The suit was an iconic garment associated with Postmodernism (which suggests irony and humour). Holm Hudson said, of music performance wear, that “many bands appropriated an image in a cool, ironic way, reminiscent of 1960s pop artists”, which demonstrates the playfulness of stage costumes. With regards to this, one must ponder that a suit is not necessarily something a performer would usually wear because of how restrictive they are, however, “the late 80s and 90s saw the suit worn in a new way by some acts and in an old way by others... Eric Clapton donned glasses and suits as though sponsored by Armani – looking wide shouldered and very corporate eighties in a way parodied by the Talking Heads’ stylised nerd David Byrne and his outsize stage
 
suit”. One theory is that Byrne wanted to create a satirical image of the businessman (usually connoted with a suit), by changing and creating an extremity of clothing usually worn by this type of person, Byrne is undermining it slightly to the amusement of his audience (whether they are businessmen or not) in order to gain their admiration, almost.

During the 1980s, power dressing had come into full fruition as a primarily feminist movement; a stance on equal rights, equal pay and female professionalism.

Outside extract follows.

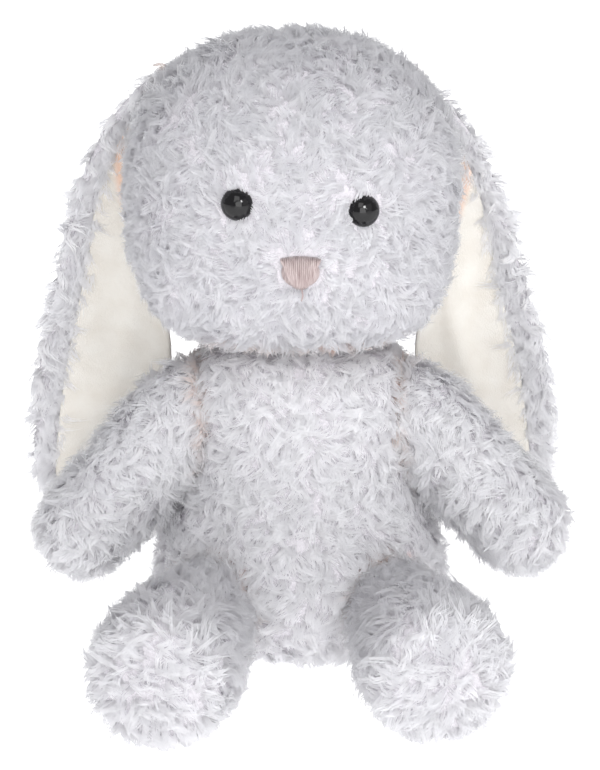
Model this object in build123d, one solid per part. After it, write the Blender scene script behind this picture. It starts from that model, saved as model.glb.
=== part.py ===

In reference to the psychology of garments for performance, Janice Miller expressed that “it is the part that dress can play in representing both the inside and the outside – of the body and mind – that resonates with music and performance” and that “art rock bands... emphasised the visual aspect of music”. So perhaps one could think that, in wearing the suit, Byrne was supporting and partaking in such a movement as the role of a performer to gain the audiences attention but the detail that holds this attention is their ability to empathise with what he’s wearing and relate to it. Suits are almost like a uniform for professionals, and uniforms act as an equalizer, everyone can visualise someone (of any sex) wearing a suit of some form, meaning everyone has some sort of memory or connection to a suit.

The feminist aspects of the suit also lie in the fact that for a long time, women were encaged in corsets, and so when designers such as Chanel and Yves Saint Laurent introduced the possibility of wearing more loose clothing, trousers and suits (previously only worn by males), they saw it as liberating and also an equaliser of men and women's rights. Vogue said of the “power suit” that “the idea that fashion could empower women... undoubtedly reached its apogee in the 1980s, with the rise and the eventual world domination of the power suit”;  this outlines not only the part the coined term “power suit” played in empowering women, but also the impact that it had on the fashion industry.

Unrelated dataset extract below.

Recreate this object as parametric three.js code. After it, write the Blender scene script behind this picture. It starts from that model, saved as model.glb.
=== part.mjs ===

Power dressing is said to be a way of conditioning the self (the familiar term “dress for success” is a derivative), and in terms of female dress, a way of managing “one’s sexuality so as to acquire ‘authority’, respect and power at work. The result is a ‘uniform’ for work". In terms of
balancing out both opinions on gender attitudes, worn by a male, “the suit is a symbol of masculine sexuality in terms of broadening the shoulders and chest and connecting larynx to crotch through collar and tie”. The conclusion to be made from the two quotes are that, from the latter, men portray themselves as powerful and successful by wearing sexually suggestive attire (whether conscious of this symbolism radiating from a simple suit, or not); whereas, the former quote makes it clear that in order to be powerful within their workplace, they must oppress their sexualities by wearing a similar outfit to men, thus looking more manly and “blending in” so as not to “distract” colleagues.

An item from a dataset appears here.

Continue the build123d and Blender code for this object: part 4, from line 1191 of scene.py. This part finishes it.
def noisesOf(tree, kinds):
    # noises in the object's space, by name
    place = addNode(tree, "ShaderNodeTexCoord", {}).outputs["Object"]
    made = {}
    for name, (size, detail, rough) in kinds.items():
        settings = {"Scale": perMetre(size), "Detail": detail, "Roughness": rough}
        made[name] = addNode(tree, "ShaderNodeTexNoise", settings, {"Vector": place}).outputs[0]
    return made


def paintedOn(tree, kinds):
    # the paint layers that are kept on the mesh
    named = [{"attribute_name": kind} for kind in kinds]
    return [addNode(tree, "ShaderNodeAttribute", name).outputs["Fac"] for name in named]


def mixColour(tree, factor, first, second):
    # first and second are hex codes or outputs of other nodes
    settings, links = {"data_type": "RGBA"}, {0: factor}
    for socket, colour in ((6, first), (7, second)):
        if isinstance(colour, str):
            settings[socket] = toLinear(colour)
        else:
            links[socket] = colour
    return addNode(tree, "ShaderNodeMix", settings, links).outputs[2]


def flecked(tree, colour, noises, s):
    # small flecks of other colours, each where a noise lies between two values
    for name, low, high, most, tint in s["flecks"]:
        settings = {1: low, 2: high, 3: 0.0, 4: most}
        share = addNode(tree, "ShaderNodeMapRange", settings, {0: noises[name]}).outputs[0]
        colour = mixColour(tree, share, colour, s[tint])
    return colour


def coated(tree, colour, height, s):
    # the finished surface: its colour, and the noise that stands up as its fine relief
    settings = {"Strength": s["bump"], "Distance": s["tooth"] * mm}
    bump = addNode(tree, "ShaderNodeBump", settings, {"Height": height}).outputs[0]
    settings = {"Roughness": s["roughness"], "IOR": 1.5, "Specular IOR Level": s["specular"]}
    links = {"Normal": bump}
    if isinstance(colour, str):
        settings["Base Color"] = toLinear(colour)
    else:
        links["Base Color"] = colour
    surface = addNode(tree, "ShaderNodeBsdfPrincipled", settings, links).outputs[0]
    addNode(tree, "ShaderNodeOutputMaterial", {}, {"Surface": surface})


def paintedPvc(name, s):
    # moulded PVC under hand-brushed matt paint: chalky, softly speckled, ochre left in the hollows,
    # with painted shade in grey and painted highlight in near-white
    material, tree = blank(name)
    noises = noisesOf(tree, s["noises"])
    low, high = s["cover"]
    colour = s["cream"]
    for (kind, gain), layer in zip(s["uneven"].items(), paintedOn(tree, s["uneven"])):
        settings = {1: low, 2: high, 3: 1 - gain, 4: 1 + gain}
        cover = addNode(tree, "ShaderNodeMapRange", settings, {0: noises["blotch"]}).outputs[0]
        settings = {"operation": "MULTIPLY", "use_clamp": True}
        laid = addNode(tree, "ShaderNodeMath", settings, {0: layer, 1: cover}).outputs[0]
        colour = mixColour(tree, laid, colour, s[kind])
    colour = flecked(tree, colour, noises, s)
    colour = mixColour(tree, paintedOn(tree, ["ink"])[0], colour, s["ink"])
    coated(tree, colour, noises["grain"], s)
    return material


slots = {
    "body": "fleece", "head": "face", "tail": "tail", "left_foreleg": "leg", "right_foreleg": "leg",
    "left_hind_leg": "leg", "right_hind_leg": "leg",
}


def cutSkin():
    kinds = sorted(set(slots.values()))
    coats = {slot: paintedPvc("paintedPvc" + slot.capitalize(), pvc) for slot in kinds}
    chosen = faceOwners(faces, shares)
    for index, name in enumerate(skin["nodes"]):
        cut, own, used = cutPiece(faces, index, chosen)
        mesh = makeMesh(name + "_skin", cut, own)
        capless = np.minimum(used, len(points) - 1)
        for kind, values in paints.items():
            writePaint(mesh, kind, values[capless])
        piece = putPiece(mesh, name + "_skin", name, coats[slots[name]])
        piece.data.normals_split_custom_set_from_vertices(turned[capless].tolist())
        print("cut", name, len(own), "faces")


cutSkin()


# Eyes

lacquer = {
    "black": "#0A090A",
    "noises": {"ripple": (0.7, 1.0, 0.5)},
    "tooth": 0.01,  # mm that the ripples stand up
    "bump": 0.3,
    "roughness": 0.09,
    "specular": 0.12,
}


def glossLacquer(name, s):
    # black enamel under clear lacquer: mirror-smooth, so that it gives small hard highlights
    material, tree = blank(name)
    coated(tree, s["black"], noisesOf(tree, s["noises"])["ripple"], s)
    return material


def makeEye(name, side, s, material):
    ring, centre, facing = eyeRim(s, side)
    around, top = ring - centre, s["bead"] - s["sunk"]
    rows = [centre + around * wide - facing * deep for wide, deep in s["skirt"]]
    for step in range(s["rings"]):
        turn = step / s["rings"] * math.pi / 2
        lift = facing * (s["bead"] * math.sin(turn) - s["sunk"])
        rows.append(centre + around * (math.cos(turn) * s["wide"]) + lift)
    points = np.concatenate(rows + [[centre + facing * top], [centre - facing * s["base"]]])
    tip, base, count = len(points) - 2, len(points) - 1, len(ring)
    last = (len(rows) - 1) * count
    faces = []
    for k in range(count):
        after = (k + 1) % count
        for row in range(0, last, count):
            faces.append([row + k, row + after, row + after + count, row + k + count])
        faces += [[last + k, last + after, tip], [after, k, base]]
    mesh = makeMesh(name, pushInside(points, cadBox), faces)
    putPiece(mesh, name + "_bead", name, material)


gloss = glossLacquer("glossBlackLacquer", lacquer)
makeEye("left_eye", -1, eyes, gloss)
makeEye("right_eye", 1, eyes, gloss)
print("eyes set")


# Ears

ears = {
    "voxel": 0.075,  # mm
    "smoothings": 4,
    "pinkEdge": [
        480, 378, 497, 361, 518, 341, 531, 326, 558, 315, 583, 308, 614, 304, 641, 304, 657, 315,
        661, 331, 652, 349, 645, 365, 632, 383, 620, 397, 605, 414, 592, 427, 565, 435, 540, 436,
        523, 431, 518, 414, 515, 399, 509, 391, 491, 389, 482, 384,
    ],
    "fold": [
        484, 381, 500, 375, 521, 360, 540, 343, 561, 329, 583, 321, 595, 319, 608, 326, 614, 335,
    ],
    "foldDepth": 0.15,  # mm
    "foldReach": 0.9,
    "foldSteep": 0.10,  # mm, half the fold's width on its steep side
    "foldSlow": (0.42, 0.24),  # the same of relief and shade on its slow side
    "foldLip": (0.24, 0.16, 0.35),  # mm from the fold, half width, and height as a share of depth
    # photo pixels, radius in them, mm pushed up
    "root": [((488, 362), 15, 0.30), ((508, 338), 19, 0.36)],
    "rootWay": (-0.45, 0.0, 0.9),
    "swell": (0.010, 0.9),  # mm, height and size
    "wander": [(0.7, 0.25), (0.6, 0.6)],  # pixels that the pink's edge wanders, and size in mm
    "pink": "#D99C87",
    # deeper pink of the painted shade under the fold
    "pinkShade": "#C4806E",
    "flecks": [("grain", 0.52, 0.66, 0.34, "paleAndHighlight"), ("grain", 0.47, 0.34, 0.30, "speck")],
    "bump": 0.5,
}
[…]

Historically, in terms of fashion, scale and proportion have been altered continuously. The female version of this, was carried out by accentuating hips and cinching in the waist, in a way that was emphasised and symbolic of a woman's fertility. Similarly, menswear has always been symbolic or suggestive of other things, such as authority and masculinity; clothes have the ability to create a persona for the wearer, whether their true character lives up to it or not.

Throughout the late 15th Century (the Tudor period) men would wear bulky garments on their torso as a way of conveying power and strength, in order to court a lady or simply to demonstrate his ability to work or fight in battle. According to Johansen, “the great display of virility that this age witnessed is typified by the tight fitting sleeves and hose, designed to show off strong limbs and muscles, and the padded shoulders that
suggested a sturdy frame... the more voluminous the dress, the more important was the person”. This clothing would be padded with horsehair to create a broad silhouette, while Byrne’s suit was constructed with the use of a canvas interlining. Both methods being used for a similar purpose, to bulk up the clothing. This proposal of volume and power being interlinked connotes that the scale of the costume suggests the body of the wearer is of equal proportions (eluding to sexual references, such as his “manhood” being large and therefore quite possibly, his ego/virile power). In terms of more modern fashion (Byrne’s suit), style has become a lot more understated; although, such a topic could quite easily be transferred to the earlier debate on stage wear as the performer must exude confidence, take command of his surroundings, control the atmosphere around them and suggest that sexuality can be used as a tool to convey all of those key themes.

The structure of the suit is easily comparable with Joseph Beuys’ felt suit (1970), displayed in the Tate Modern in 2009. Preceding Byrne’s costume only by a decade, the felt creation holds a very similarly oversized and rigid shape, from a distance, it looks like a smart tweed suit because of the colouring, however, the change in materials allows the artwork to look sturdier and more hard wearing than a similar garment created in cotton or polyester (for example).

Objects that exist from the past can fuel inspiration for future designs, shown clearly from the very early costume of the late Fifteenth Century, to performance wear and artwork of the late Twentieth Century, right up until present day. Creating parodies or satirical versions of earlier works, altering, undermining, adding to and creating your own interpretation or putting them into social context are all ways of evolving garments (or objects in general). We visit museums to view objects that “play in the creation of knowledge”, they are not merely artefacts behind glass, they act as symbols our cultural history, and consequently, signifiers of our future design.